# Uber android app



## Uber sting (Feb 19, 2015)

Does anyone know how to get the beeping sound to work on the Uber android app. I have a Samsung Galaxy s3 mini and it only flashes when a call comes in


----------



## Bart McCoy (Nov 4, 2014)

no option that i personally know of,seems to default to sound on


----------



## Omair (Jan 28, 2015)

It's either the alarm or media volume.

I always have my phone on vibrate but still get sound. I always keep my media and alarm sounds half way up.


----------



## UberHammer (Dec 5, 2014)

Look on your phone to see which one is set all the way to the left.


----------



## XavierKnight (Dec 6, 2014)

Did you try rebooting your phone?


----------



## Uber sting (Feb 19, 2015)

i have all my sounds on. seems to be a problem with samsung phones. maybe i will try to reboot my phone


----------



## Disgusted Driver (Jan 9, 2015)

Are you plugged into a media port in your car? If you have the phone on a charger and the charger is in a mediaport, the sound will go to the car even if it isn't playing it. I have an S3 and it beeps.


----------



## Buddybob (Nov 12, 2014)

Uber sting said:


> Does anyone know how to get the beeping sound to work on the Uber android app.

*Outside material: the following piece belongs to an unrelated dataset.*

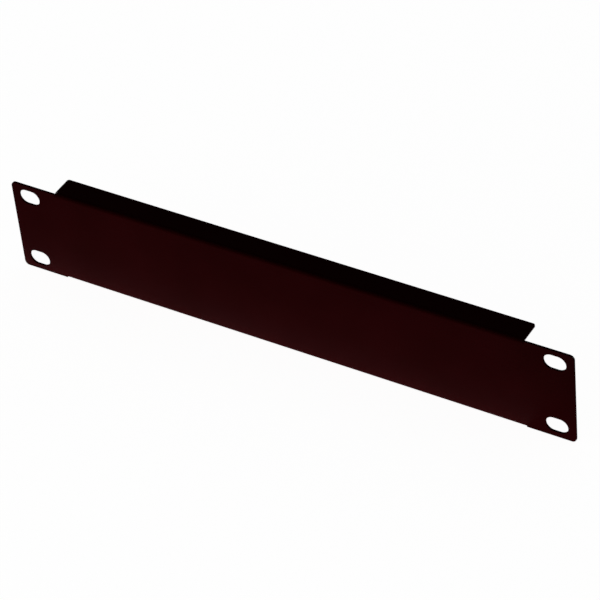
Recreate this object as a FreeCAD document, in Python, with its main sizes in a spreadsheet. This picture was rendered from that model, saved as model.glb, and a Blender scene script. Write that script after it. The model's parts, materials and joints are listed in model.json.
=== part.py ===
import FreeCAD, Part
import math
import os

import Sketcher

# Blanking panel, one unit high, for a half-width (ten inch) equipment rack.
#
# The panel is one piece of sheet steel. A flat blank is punched, then its top and bottom edges are folded
# back between the ears: the middle becomes a shallow channel, and the ears stay flat for the rack's rails.
#
# Frame, in millimetres: X runs along the panel, the plain front looks towards -Y, and Z is up.
# The origin is the middle of the four slots, on the rear face of the sheet, which lies against the rails.

doc = FreeCAD.newDocument("rack_blanking_panel")

# Driving sizes ------------------------------------------------------------------------------------------
# The slots have to meet the rack's rails, so every outline is set out from the middles of the slots.

SIZES = (
    ("slot_pitch_across", 236.525, "left slots to right slots, as a half-width rack's rails"),
    ("slot_pitch_up", 31.75, "lower slots to upper slots, as the outer holes of one rack unit"),
    ("slot_width", 6.9, "clears a 6 mm screw"),
    ("slot_travel", 2.7, "how far the screw can be moved along its slot"),
    ("slot_to_end", 8.15, "middle of a slot to the end of its ear"),
    ("slot_to_flange", 12.85, "middle of a slot to the flanges, which stay clear of the rail"),
    ("slot_to_edge", 5.875, "middle of a slot to the upper or lower edge of its ear"),
    ("fold_rise", 0.4, "the folded middle stands this much above and below the ears"),
    ("panel_depth", 10.6, "from the front face to the rear edges of the flanges"),
    ("sheet_thickness", 1.0, "steel with its coat"),
    ("bend_inside_radius", 0.8, "inside of both folds"),
    ("ear_corner_radius", 2.0, "outer corners of the ears"),
    ("flange_corner_radius", 1.0, "rear corners of the flanges"),
)

sheet = doc.addObject("Spreadsheet::Sheet", "Sizes")
for row, (alias, value, meaning) in enumerate(SIZES, start=1):
    sheet.set(f"A{row}", alias)
    sheet.set(f"B{row}", str(value))
    sheet.setAlias(f"B{row}", alias)
    sheet.set(f"C{row}", meaning)
doc.recompute()


def size(alias):
    return float(sheet.get(alias))


thickness = size("sheet_thickness")
slot_across = size("slot_pitch_across") / 2         # middle of the right-hand slots
slot_up = size("slot_pitch_up") / 2                 # middle of the upper slots
ear_inner = slot_across - size("slot_to_flange")
ear_outer = slot_across + size("slot_to_end")
ear_top = slot_up + size("slot_to_edge")
body_top = ear_top + size("fold_rise")
flange_rear = size("panel_depth") - thickness

# Helpers ------------------------------------------------------------------------------------------------

START, END, CENTRE = range(1, 4)                    # the points of a line or arc, as constraints name them
SKETCH_ORIGIN = (-1, 1)
SKETCH_AXES = {"level": -1, "upright": -2}
SKETCH_NORMAL = FreeCAD.Vector(0, 0, 1)
TOLERANCE = 1e-6


def line(start, end):
    return Part.LineSegment(FreeCAD.Vector(*start, 0), FreeCAD.Vector(*end, 0))


def arc(centre, radius, first_degrees, last_degrees):
    circle = Part.Circle(FreeCAD.Vector(*centre, 0), SKETCH_NORMAL, radius)
    return Part.ArcOfCircle(circle, math.radians(first_degrees), math.radians(last_degrees))


def origin_plane(body, role):
    return next(feature for feature in body.Origin.OriginFeatures if feature.Role == role)


def new_sketch(body, name, role):
    sketch = body.newObject("Sketcher::SketchObject", name)
    sketch.AttachmentSupport = [(origin_plane(body, role), "")]
    sketch.MapMode = "FlatFace"
    return sketch


def hold(sketch, kind, *where):
    sketch.addConstraint(Sketcher.Constraint(kind, *where))


def dimension(sketch, name, formula, value, kind, *where):
    """Add a driving dimension at its present value and bind it to the sheet."""
    index = sketch.addConstraint(Sketcher.Constraint(kind, *where, value))
    sketch.renameConstraint(index, name)
    sketch.setExpression(f"Constraints.{name}", formula)


def round_edges(body, name, formula, wanted):
    """Fillet the edges of the body's last feature that pass the test."""
    base = body.Tip
    numbered = enumerate(base.Shape.Edges, start=1)
    edges = [f"Edge{number}" for number, edge in numbered if wanted(edge.BoundBox)]
    fillet = body.newObject("PartDesign::Fillet", name)
    fillet.Base = (base, edges)
    fillet.setExpression("Radius", formula)
    body.Tip = fillet
    doc.recompute()


# The panel ----------------------------------------------------------------------------------------------

panel = doc.addObject("PartDesign::Body", "Panel")
panel.Label = "panel"


def folded_section():
    """The channel's section: the front and its two flanges, of one thickness all round."""
    inside = size("bend_inside_radius")
    outside = inside + thickness
    fold = body_top - outside                       # height of the folds' centres
    inner_top = body_top - thickness
    sketch = new_sketch(panel, "FoldedSection", "YZ_Plane")
    curves = {
        "top_outside": line((flange_rear, body_top), (inside, body_top)),
        "top_fold_outside": arc((inside, fold), outside, 90, 180),
        "front": line((-thickness, fold), (-thickness, -fold)),
        "bottom_fold_outside": arc((inside, -fold), outside, 180, 270),
        "bottom_outside": line((inside, -body_top), (flange_rear, -body_top)),
        "bottom_edge": line((flange_rear, -body_top), (flange_rear, -inner_top)),
        "bottom_inside": line((flange_rear, -inner_top), (inside, -inner_top)),
        "bottom_fold_inside": arc((inside, -fold), inside, 180, 270),
        "back": line((0, -fold), (0, fold)),
        "top_fold_inside": arc((inside, fold), inside, 90, 180),
        "top_inside": line((inside, inner_top), (flange_rear, inner_top)),
        "top_edge": line((flange_rear, inner_top), (flange_rear, body_top)),
    }
    of = {name: sketch.addGeometry(curve, False) for name, curve in curves.items()}

    smooth = (
        ("top_outside", END, "top_fold_outside", START),
        ("top_fold_outside", END, "front", START),
        ("front", END, "bottom_fold_outside", START),
        ("bottom_fold_outside", END, "bottom_outside", START),
        ("bottom_inside", END, "bottom_fold_inside", END),
        ("bottom_fold_inside", START, "back", START),
        ("back", END, "top_fold_inside", END),
        ("top_fold_inside", START, "top_inside", START),
    )
    square = (
        ("bottom_outside", END, "bottom_edge", START),
        ("bottom_edge", END, "bottom_inside", START),
        ("top_inside", END, "top_edge", START),
        ("top_edge", END, "top_outside", START),
    )
    for first, first_end, second, second_end in smooth:
        hold(sketch, "Tangent", of[first], first_end, of[second], second_end)
    for first, first_end, second, second_end in square:
        hold(sketch, "Coincident", of[first], first_end, of[second], second_end)
    for name in ("top_outside", "bottom_outside", "bottom_inside", "top_inside"):
        hold(sketch, "Horizontal", of[name])
    for name in ("front", "bottom_edge", "back", "top_edge"):
        hold(sketch, "Vertical", of[name])
    for name in ("top_fold", "bottom_fold"):
        hold(sketch, "Coincident", of[f"{name}_inside"], CENTRE, of[f"{name}_outside"], CENTRE)
    hold(sketch, "Equal", of["top_fold_inside"], of["bottom_fold_inside"])
    hold(sketch, "PointOnObject", of["back"], START, SKETCH_AXES["upright"])
    hold(sketch, "Symmetric", of["top_outside"], START, of["bottom_outside"], END, SKETCH_AXES["level"])

    dimension(sketch, "thickness", "Sizes.sheet_thickness", thickness,
              "DistanceY", of["top_edge"], START, of["top_edge"], END)
    dimension(sketch, "inside_radius", "Sizes.bend_inside_radius", inside, "Radius", of["top_fold_inside"])
    dimension(sketch, "half_height", "Sizes.slot_pitch_up / 2 + Sizes.slot_to_edge + Sizes.fold_rise",
              body_top, "DistanceY", *SKETCH_ORIGIN, of["top_outside"], START)
    dimension(sketch, "depth", "Sizes.panel_depth", flange_rear + thickness,
              "DistanceX", of["front"], END, of["bottom_outside"], END)
    return sketch


def ear_outline():
    """One ear, a plain rectangle round the middles of its two slots. It starts where the flanges end."""
    sketch = new_sketch(panel, "EarOutline", "XZ_Plane")
    corners = [(ear_inner, -ear_top), (ear_outer, -ear_top), (ear_outer, ear_top), (ear_inner, ear_top)]
    bottom, end, top, joint = (
        sketch.addGeometry(line(first, last), False)
        for first, last in zip(corners, corners[1:] + corners[:1])
    )
    upper_slot = sketch.addGeometry(Part.Point(FreeCAD.Vector(slot_across, slot_up, 0)), True)
    for first, second in ((bottom, end), (end, top), (top, joint), (joint, bottom)):
        hold(sketch, "Coincident", first, END, second, START)
    hold(sketch, "Horizontal", bottom)
    hold(sketch, "Horizontal", top)
    hold(sketch, "Vertical", joint)
    hold(sketch, "Symmetric", end, START, end, END, SKETCH_AXES["level"])
    dimension(sketch, "slot_across", "Sizes.slot_pitch_across / 2", slot_across,
              "DistanceX", *SKETCH_ORIGIN, upper_slot, START)
    dimension(sketch, "slot_up", "Sizes.slot_pitch_up / 2", slot_up,
              "DistanceY", *SKETCH_ORIGIN, upper_slot, START)
    dimension(sketch, "to_end", "Sizes.slot_to_end", ear_outer - slot_across,
              "DistanceX", upper_slot, START, end, END)
    dimension(sketch, "to_flange", "Sizes.slot_to_flange", slot_across - ear_inner,
              "DistanceX", joint, START, upper_slot, START)
    dimension(sketch, "to_edge", "Sizes.slot_to_edge", ear_top - slot_up,
              "DistanceY", upper_slot, START, end, END)
    return sketch


def slot_outlines():
    """The two slots of one ear: level, round-ended and centred on the rail's holes."""
    radius = size("slot_width") / 2
    travel = size("slot_travel")
    left = slot_across - travel / 2
    right = slot_across + travel / 2
    sketch = new_sketch(panel, "SlotOutlines", "XZ_Plane")
    for place, up in (("upper", slot_up), ("lower", -slot_up)):
        near_end = sketch.addGeometry(arc((left, up), radius, 90, 270), False)
        floor = sketch.addGeometry(line((left, up - radius), (right, up - radius)), False)
        far_end = sketch.addGeometry(arc((right, up), radius, 270, 450), False)
        roof = sketch.addGeometry(line((right, up + radius), (left, up + radius)), False)
        middle = sketch.addGeometry(Part.Point(FreeCAD.Vector(slot_across, up, 0)), True)
        for first, second in ((near_end, floor), (floor, far_end), (far_end, roof), (roof, near_end)):
            hold(sketch, "Tangent", first, END, second, START)
        hold(sketch, "Horizontal", floor)
        hold(sketch, "Horizontal", roof)
        hold(sketch, "Symmetric", near_end, CENTRE, far_end, CENTRE, middle, START)
        dimension(sketch, f"{place}_radius", "Sizes.slot_width / 2", radius, "Radius", near_end)
        dimension(sketch, f"{place}_travel", "Sizes.slot_travel", travel,
                  "DistanceX", near_end, CENTRE, far_end, CENTRE)
        dimension(sketch, f"{place}_across", "Sizes.slot_pitch_across / 2", slot_across,
                  "DistanceX", *SKETCH_ORIGIN, middle, START)
        ends = (SKETCH_ORIGIN, (middle, START))
        below, above = ends if up > 0 else ends[::-1]
        dimension(sketch, f"{place}_up", "Sizes.slot_pitch_up / 2", slot_up, "DistanceY", *below, *above)
    return sketch


# The folded middle, drawn as its section and run along the panel between the ears.
channel = panel.newObject("PartDesign::Pad", "Channel")
channel.Profile = folded_section()
channel.SideType = "Symmetric"
channel.setExpression("Length", "Sizes.slot_pitch_across - 2 * Sizes.slot_to_flange")

# One ear. It grows forwards from the rail plane, so that its front is flush with the channel's.
ear = panel.newObject("PartDesign::Pad", "Ear")
ear.Profile = ear_outline()
ear.setExpression("Length", "Sizes.sheet_thickness")
doc.recompute()

slots = panel.newObject("PartDesign::Pocket", "Slots")
slots.Profile = slot_outlines()
slots.Type = "ThroughAll"
slots.Reversed = True
doc.recompute()

# The other ear is the same one, mirrored.
both_ears = panel.newObject("PartDesign::Mirrored", "BothEars")
both_ears.Originals = [ear, slots]
both_ears.MirrorPlane = (origin_plane(panel, "YZ_Plane"), [""])
panel.Tip = both_ears
doc.recompute()


def at_ear_corner(box):
    return abs(abs(box.Center.x) - ear_outer) < TOLERANCE and box.ZLength < TOLERANCE


def at_flange_corner(box):
    at_end = abs(abs(box.Center.x) - ear_inner) < TOLERANCE and box.XLength < TOLERANCE
    return at_end and abs(box.Center.y - flange_rear) < TOLERANCE and box.YLength < TOLERANCE


round_edges(panel, "EarCorners", "Sizes.ear_corner_radius", at_ear_corner)
round_edges(panel, "FlangeCorners", "Sizes.flange_corner_radius", at_flange_corner)

# Checks and export --------------------------------------------------------------------------------------

for thing in doc.Objects:
    if {"Invalid", "Error"} & set(thing.State):
        raise RuntimeError(f"{thing.Label} failed: {thing.State}")
for sketch in doc.findObjects("Sketcher::SketchObject"):
    if sketch.solve() != 0 or not sketch.FullyConstrained:
        raise RuntimeError(f"{sketch.Label} isn't fully constrained")
if panel.Shape.isNull() or not panel.Shape.isValid() or len(panel.Shape.Solids) != 1:
    raise RuntimeError("the panel isn't one valid solid")

slot_area = math.pi * (size("slot_width") / 2)**2 + size("slot_width") * size("slot_travel")
slot_volume = 2 * slot_area * thickness
if abs(ear.Shape.Volume - slots.Shape.Volume - slot_volume) > TOLERANCE * slot_volume:
    raise RuntimeError("the slots don't go through the ear")

os.makedirs("parts", exist_ok=True)
panel.Shape.exportStep(f"parts/{panel.Label}.step")
overall = panel.Shape.BoundBox
print(f"panel: {overall.XLength:.2f} x {overall.YLength:.2f} x {overall.ZLength:.2f} mm,"
      f" {panel.Shape.Volume:.1f} mm3, {len(panel.Shape.Faces)} faces")
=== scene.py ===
# %% [markdown]
# # A rack blanking panel in powder-coated steel
# A blanking panel closes an unused space in an equipment rack, so that cool air can't slip
# through the gap. This one is a single steel sheet: it is cut flat, its four slots are punched,
# and its upper and lower flanges are folded back. Then it is coated with powder and baked.
# The lesson makes it in the same order: outline, slots, folds, softened edges, coating.
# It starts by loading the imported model, which fixes every size and place.

# %% Load the frame that everything is built around
import json
import math

import bmesh
import bpy
from mathutils import Matrix, Vector


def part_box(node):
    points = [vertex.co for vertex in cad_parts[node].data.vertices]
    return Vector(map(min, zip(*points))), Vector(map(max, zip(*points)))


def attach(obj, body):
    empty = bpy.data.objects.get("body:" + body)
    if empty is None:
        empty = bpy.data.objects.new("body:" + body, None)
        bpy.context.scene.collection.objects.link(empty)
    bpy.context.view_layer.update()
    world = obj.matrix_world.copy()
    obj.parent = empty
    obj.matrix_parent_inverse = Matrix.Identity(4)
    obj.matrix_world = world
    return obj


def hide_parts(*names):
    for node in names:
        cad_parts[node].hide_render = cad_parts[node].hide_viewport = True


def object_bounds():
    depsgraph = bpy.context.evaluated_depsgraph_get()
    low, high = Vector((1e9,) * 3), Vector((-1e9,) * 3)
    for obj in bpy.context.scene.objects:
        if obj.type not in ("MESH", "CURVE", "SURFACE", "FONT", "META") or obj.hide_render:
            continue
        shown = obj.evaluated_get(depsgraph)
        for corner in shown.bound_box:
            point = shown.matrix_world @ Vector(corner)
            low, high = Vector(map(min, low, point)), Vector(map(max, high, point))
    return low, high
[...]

I have a Samsung Galaxy s3 mini and it only flashes when a call comes in


Your has to be plugged into a cigarette lighter adapter and not in the usb or media port.


----------



## Bart McCoy (Nov 4, 2014)

Disgusted Driver said:


> Are you plugged into a media port in your car? If you have the phone on a charger and the charger is in a mediaport, the sound will go to the car even if it isn't playing it. I have an S3 and it beeps.


yeah but in that situation ALL sounds would go to the car,not just the beep
thats why sometimes i turn off my bluetooth,because it autoconnects to the car, and so do the sounds...


----------



## Uber sting (Feb 19, 2015)

My phone is not plugged in to anything and it still only flashes. Although all other sounds work


----------